The forward-looking statements contained in this press release are largely based on our expectations, which reflect estimates and
assumptions made by our management. These estimates and assumptions reflect our best judgment based on currently known market
conditions and other factors. Although we believe such estimates and assumptions to be reasonable, they are inherently
uncertain and involve a number of risks and uncertainties that are beyond our control. In addition, management’s assumptions
about future events may prove to be inaccurate. Management cautions all readers that the forward-looking statements contained in
this press release are not guarantees of future performance, and we cannot assure any reader that such statements will be realized
or the forward-looking events and circumstances will occur.
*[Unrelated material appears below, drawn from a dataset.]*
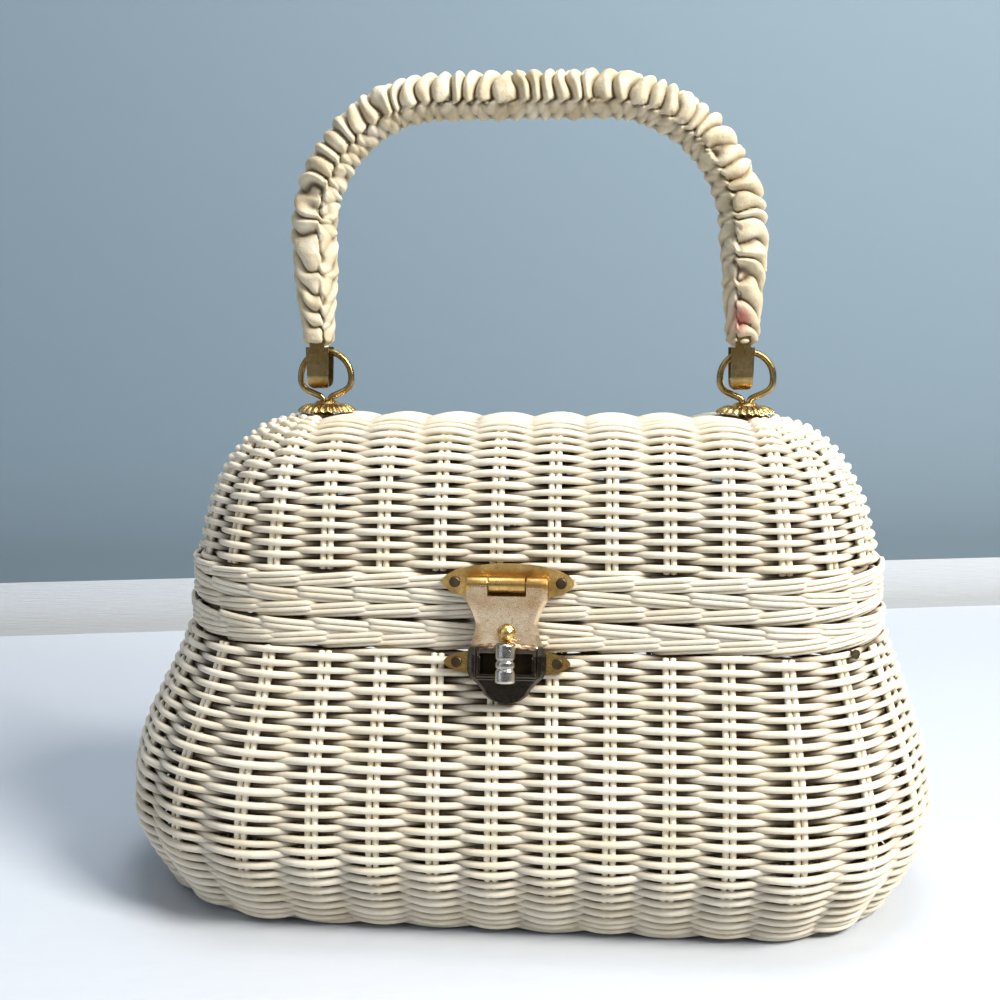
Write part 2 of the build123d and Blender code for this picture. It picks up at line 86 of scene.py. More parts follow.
def unit(vectors: np.ndarray) -> np.ndarray:
    """Scale each row to length 1."""
    return vectors / np.maximum(np.linalg.norm(vectors, axis=-1, keepdims=True), 1e-9)


@dataclass
class MeshPot:
    """Collects quads in millimetres, with marks for painted shade, painted reflection, tone and stains, and
    turns them into one object.
    """

    name: str
    points: list[np.ndarray] = field(default_factory=list)
    quads: list[np.ndarray] = field(default_factory=list)
    marks: dict[str, list[np.ndarray]] = field(default_factory=dict)
    count: int = 0

    def add(self, points: np.ndarray, quads: np.ndarray, **marks: np.ndarray) -> None:
        """Add a patch of mesh.

        Args:
            points: Corner positions, in millimetres.
            quads: Corner numbers of each face, counted within this patch.
            **marks: One number for each corner, by mark name.
        """
        self.points.append(points)
        self.quads.append(quads + self.count)
        for key, values in marks.items():
            self.marks.setdefault(key, []).append(np.broadcast_to(values, len(points)))
        self.count += len(points)

    def make(self, body: str, finish: "Finish", *nodes: str) -> bpy.types.Object:
        """Make the object, ride it on a body and let it stand for CAD nodes.

        Args:
            body: The CAD body that it moves with.
            finish: Its finish, which also names the record's material slot.
            *nodes: The CAD nodes that it replaces.

        Returns:
            The new object.
        """
        mesh = bpy.data.meshes.new(self.name)
        quads = np.concatenate(self.quads)
        mesh.from_pydata((np.concatenate(self.points) * MM).tolist(), [], quads.tolist())
        for key, values in self.marks.items():
            mark = mesh.attributes.new(key, "FLOAT", "POINT")
            mark.data.foreach_set("value", np.concatenate(values).astype(np.float32))
        mesh.polygons.foreach_set("use_smooth", np.ones(len(quads), bool))
        mesh.update()
        made = bpy.data.objects.new(self.name, mesh)
        bpy.context.scene.collection.objects.link(made)
        made.data.materials.append(finish.material())
        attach(made, body)
        if nodes:
            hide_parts(*nodes)
        log.info("%s: %d faces", self.name, len(quads))
        return made


def grid_quads(rows: int, columns: int, wrap_rows: bool, wrap_columns: bool) -> np.ndarray:
    """Number the quads of a grid of corners.

    Args:
        rows: Corners along the first direction.
        columns: Corners along the second direction.
        wrap_rows: Whether the last row joins the first.
        wrap_columns: Whether the last column joins the first.

    Returns:
        Four corner numbers for each quad.
    """
    i = np.arange(rows if wrap_rows else rows - 1)
    j = np.arange(columns if wrap_columns else columns - 1)
    a, b = np.meshgrid(i, j, indexing="ij")
    a2, b2 = (a + 1) % rows, (b + 1) % columns
    corners = [a * columns + b, a2 * columns + b, a2 * columns + b2, a * columns + b2]
    return np.stack(corners, -1).reshape(-1, 4)


def rod(
    pot: MeshPot, path: np.ndarray, out: np.ndarray, radius: np.ndarray | float, closed: bool,
    sides: int = 7, **marks: np.ndarray,
) -> None:
    """Add a round rod along a path.

    Args:
        pot: Where the mesh goes.
        path: Points of the middle line.
        out: Direction out of the woven surface at each point.
        radius: Radius of the rod, alone or at each point.
        closed: Whether the path joins its own start.
        sides: Faces round the rod.
        **marks: One number for each point of the path, by mark name.
    """
    size = np.broadcast_to(np.asarray(radius, float), len(path))
    if not closed:
        step = unit(path[[0, -1]] - path[[1, -2]]) * 0.25 * size[[0, -1], None]
        path = np.concatenate([path[:1] + step[:1], path, path[-1:] + step[1:]])
        out = np.concatenate([out[:1], out, out[-1:]])
        size = np.concatenate([[0.02], size, [0.02]])
        marks = {key: np.pad(np.broadcast_to(v, len(path) - 2), 1, mode="edge") for key, v in marks.items()}
    along = np.roll(path, -1, 0) - np.roll(path, 1, 0) if closed else np.gradient(path, axis=0)
    side = unit(np.cross(unit(along), out))
    up = np.cross(side, unit(along))
    turn = np.linspace(0, 2 * np.pi, sides, endpoint=False)
    ring = np.cos(turn)[None, :, None] * up[:, None] + np.sin(turn)[None, :, None] * side[:, None]
    points = (path[:, None] + size[:, None, None] * ring).reshape(-1, 3)
    full = {key: np.repeat(np.broadcast_to(v, len(path)), sides) for key, v in marks.items()}
    pot.add(points, grid_quads(len(path), sides, closed, True), **full)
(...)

Actual results may differ materially from those anticipated or
implied in the forward-looking statements due to factors listed in the “Risk Factors” section in our Securities and Exchange
Commission (“SEC”) filings and elsewhere in those filings. The forward-looking statements speak only as of the date made, and
other than as required by law, we do not intend to publicly update or revise any forward-looking statements as a result of new
information, future events or otherwise. These cautionary statements qualify all forward-looking statements attributable
to us or persons acting on our behalf.